What looks to be the driving forces behind the hash rate increases over the last of couple weeks are a few factors: larger public miners are getting more rigs plugged in which are in alignment with their 2022 expansion plans; we’re getting past the hotter summer months, especially in Texas where miners were temporarily shutting down rigs per incentives from their purchase power agreements; price rallying to $25,000 will drive more hash online and less efficient rigs shift hands to more efficient, competitive operations. It’s difficult to quantify which is the most impactful force, but all seem to be playing a role in hash rate growth.
To see this level of rise in difficulty this quickly is a rare occasion and looks less sustainable than gradual rises in hash rate and difficulty we’ve seen in the past. If anything, the latest difficulty rise brings more pressures to miners’ profit margins at a time where we think bitcoin price has further to fall.

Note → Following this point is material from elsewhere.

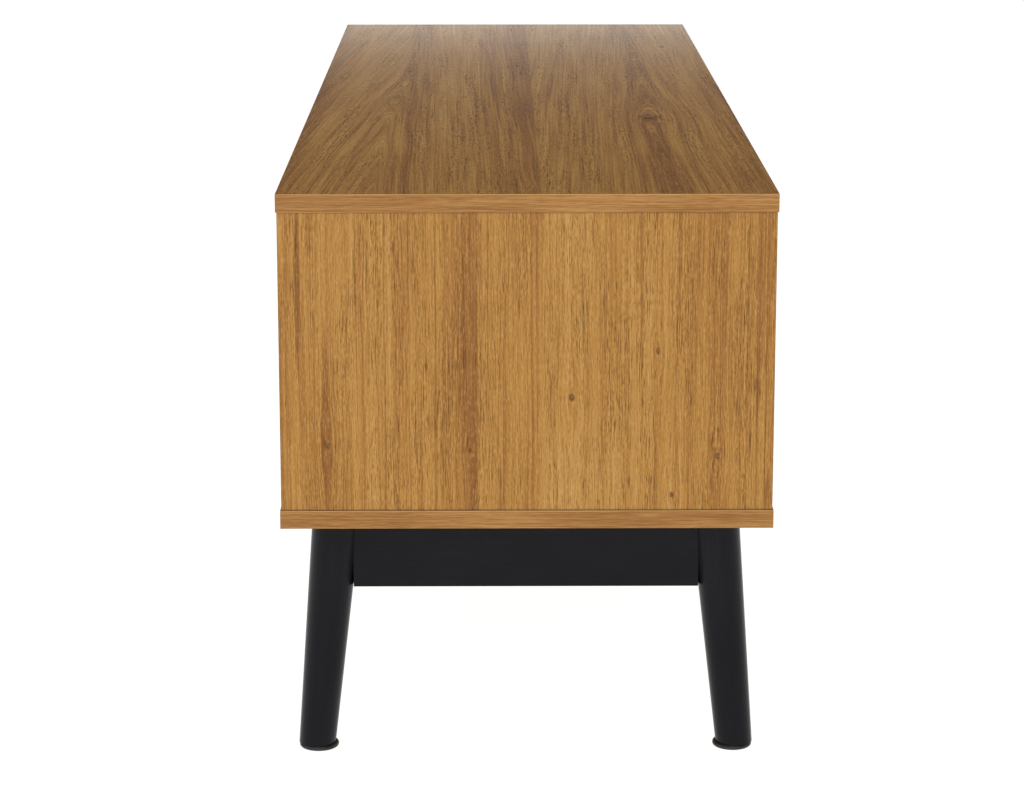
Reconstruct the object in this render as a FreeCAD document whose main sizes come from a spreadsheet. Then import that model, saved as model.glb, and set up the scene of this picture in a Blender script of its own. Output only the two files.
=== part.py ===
"""Low television cabinet: three bays, two inset doors, two black end frames with tapered legs.

Millimetres. X runs along the length, Y from the front (-Y) to the back (+Y), Z up.
The origin is on the floor below the middle of the cabinet.
"""
import FreeCAD, Part
import os
import Sketcher

# Driving dimensions: name, value, what it measures.
DIMENSIONS = [
    ("length", 1200, "top panel, end to end"),
    ("depth", 400, "top panel, front to back"),
    ("board", 15, "thickness of every laminated board"),
    ("band", 0.5, "thickness of the edge banding"),
    ("side_high", 245, "side panels and dividers, between bottom and top panel"),
    ("side_inset", 1, "side panels stand back from the top panel's edges"),
    ("leg_high", 207, "legs, glide to bottom panel"),
    ("leg_setback", 70, "leg axis from the cabinet's end"),
    ("leg_top_radius", 20.5, "leg at the bottom panel"),
    ("leg_foot_radius", 15.5, "leg at the glide"),
    ("leg_top_reach", 157, "leg axis from the middle, at the bottom panel"),
    ("leg_foot_reach", 176.5, "leg axis from the middle, at the glide"),
    ("glide_thick", 4, "plastic glide under each leg"),
    ("glide_radius", 16.5, "glide"),
    ("glide_reach", 175, "glide axis from the middle"),
    ("glide_round", 1.8, "rounding of the glide's rim"),
    ("spigot_radius", 3, "glide's spigot in the leg"),
    ("spigot_high", 14, "glide's spigot in the leg"),
    ("rail_reach", 144, "flat on the leg, where the end rail butts, from the middle"),
    ("rail_high", 68, "end rail"),
    ("rail_thick", 18, "end rail"),
    ("back_thick", 3, "back panels"),
    ("back_inset", 12, "back panels from the side panels' rear edge"),
    ("groove_deep", 5, "grooves that hold the back panels"),
    ("groove_play", 0.5, "gap between a back panel's edge and its groove's floor"),
    ("cable_radius", 25, "cable holes in the back panels"),
    ("cable_level", 60, "cable holes above the bottom panel"),
    ("shelf_play", 1, "gap beside and behind a shelf"),
    ("shelf_front", 35, "shelf's front edge behind the side panels'"),
    ("shelf_level", 115, "shelf's underside above the bottom panel"),
    ("pin_radius", 2.5, "shelf pins"),
    ("pin_deep", 6, "shelf pin in its board"),
    ("pin_reach", 8, "shelf pin under the shelf"),
    ("pin_setback", 40, "shelf pins from the shelf's front and rear edges"),
    ("pin_pitch", 32, "rows of shelf pin holes"),
    ("door_gap", 2.5, "gap all round a closed door"),
    ("door_round", 3, "rounding of the door's front edge beside its pivot"),
    ("pivot_edge", 8.5, "pivot axis from the door's edge"),
    ("pivot_radius", 3, "pivot pins"),
    ("pivot_deep", 15, "pivot pin in the door"),
    ("pivot_reach", 7.5, "pivot pin in the panel above or below"),
    ("pivot_collar", 1.2, "pivot pin's collar"),
    ("collar_radius", 6, "pivot pin's collar"),
    ("bush_play", 0.05, "radial running clearance of a pivot pin in its bush"),
    ("bush_radius", 5, "pivot bush in the panel"),
    ("bush_deep", 9, "pivot bush in the panel"),
    ("flange_radius", 7.5, "pivot bush's flange"),
    ("flange_thick", 1, "pivot bush's flange"),
    ("notch_radius", 25, "finger notch in the door's free edge"),
    ("notch_deep", 18, "finger notch in the door's free edge"),
    ("notch_drop", 62, "finger notch's middle below the door's top, clear of the shelf"),
    ("cam_radius", 7.5, "cam locks"),
    ("cam_deep", 12.5, "cam lock's bore"),
    ("cam_setback", 34, "cam lock's axis from the joint"),
    ("cam_reach", 150, "cam locks from the middle"),
    ("bolt_radius", 3, "cam bolts"),
    ("bolt_grip", 10, "cam bolt in the top or bottom panel"),
    ("bolt_play", 0.5, "clearance round a cam bolt"),
    ("dowel_radius", 4, "wooden dowels"),
    ("dowel_short", 10, "dowel in the top or bottom panel"),
    ("dowel_long", 20, "dowel in the side panel, divider, rail or leg"),
    ("dowel_reach", 90, "panel dowels from the middle"),
    ("hanger_radius", 4, "hanger bolt in the top of each leg"),
    ("hanger_low", 30, "hanger bolt in the leg"),
    ("hanger_top", 12, "hanger bolt in its insert nut"),
    ("insert_radius", 6, "insert nuts in the bottom panel"),
    ("insert_deep", 13, "insert nuts in the bottom panel"),
    ("screw_radius", 1.5, "wood screws"),
    ("screw_long", 12, "wood screws, under the head"),
    ("screw_head_radius", 3.5, "wood screws"),
    ("screw_head_high", 2, "wood screws"),
    ("bracket_arm", 30, "each arm of a steel angle bracket"),
    ("bracket_wide", 18, "angle bracket"),
    ("bracket_thick", 2, "angle bracket"),
    ("bracket_reach", 80, "angle brackets from the middle"),
    ("catch_wide", 46, "magnetic catch's housing"),
    ("catch_deep", 15, "magnetic catch's housing"),
    ("catch_high", 13, "magnetic catch's housing"),
    ("catch_edge", 60, "catch's middle from the divider"),
    ("catch_screw_reach", 18, "catch screws from the catch's middle"),
    ("magnet_wide", 24, "catch's magnet"),
    ("magnet_deep", 10, "catch's magnet"),
    ("magnet_high", 5, "catch's magnet"),
    ("pole_thick", 1.5, "steel pole plates above and below the magnet"),
    ("pole_proud", 1, "pole plates in front of the housing"),
    ("strike_wide", 34, "steel strike plate on the door"),
    ("strike_high", 24, "strike plate, lower than the catch so that its screws clear it"),
    ("strike_thick", 1.2, "strike plate"),
    ("strike_play", 0.4, "gap between a strike plate and the pole plates"),
    ("strike_drop", 0.5, "strike plate below the door's top"),
    ("strike_screw_reach", 12, "strike screws from the plate's middle"),
    ("strike_screw_drop", 18, "strike screws below the plate's top, clear of the catch"),
    ("catch_screw_sink", 9, "catch screw's head above the housing's underside"),
    ("sink_play", 0.3, "clearance round a sunk screw head"),
    ("bracket_screw", 18, "bracket screws from the bracket's corner"),
    ("rail_dowel_low", 12, "lower rail dowel above the rail's underside"),
    ("rail_dowel_high", 28, "upper rail dowel above the rail's underside"),
    ("chamfer", 1, "ends of pins, bolts and dowels"),
    ("screw_point", 2, "point of a wood screw"),
    ("recess_wide", 0.7, "driver cross in a screw head"),
    ("recess_long", 3.6, "driver cross in a screw head"),
    ("recess_deep", 1.2, "driver cross in a screw head"),
    ("cross_wide", 1.2, "driver cross in a cam lock"),
    ("cross_long", 8, "driver cross in a cam lock"),
    ("cross_deep", 1.5, "driver cross in a cam lock"),
    ("bolt_past", 2, "cam bolt's end beyond the cam lock's axis"),
    ("bolt_head", 3, "cam bolt's head, beside its neck"),
    ("bolt_neck", 5, "cam bolt's neck, with its tapers"),
]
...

Hash price continues its fall from its golden period, down nearly 17% over the last 30 days. If the increase in hash rate is mostly driven by prefinanced expansion plans by major public miners, the hash rate increase isn't reflective of a sustained increase in hash rate coming online on the margin.
As you can see by the charts above, even a reversal in the short term doesn’t change the long-term trend of an ever-increasing hash rate and rising network difficulty.
We’ve previously highlighted some analysis from Arcane Research that showed major public miners' baseline bitcoin production cost (based solely on electricity prices) were around $6,000 to $10,000. You can read more on that research by clicking the above link or reading “Bitcoin Hash Rate Plummets 17% From All-Time High.” Although we haven’t performed this analysis ourselves or triangulated the data, there’s one estimate that points to an “all-in” bitcoin production cost across public miners to be closer to $27,600 in Q2 of this year. This cost would include general expenses, maintenance, payroll, interest expenses on outstanding loans and other costs outside of electricity.
Even assuming that estimate could be heavily overstated because we don’t have insight into the quality or methodology of the analysis, a bitcoin price hovering around $20,000 still puts major public miners on the ropes to achieve profitability on each bitcoin mined.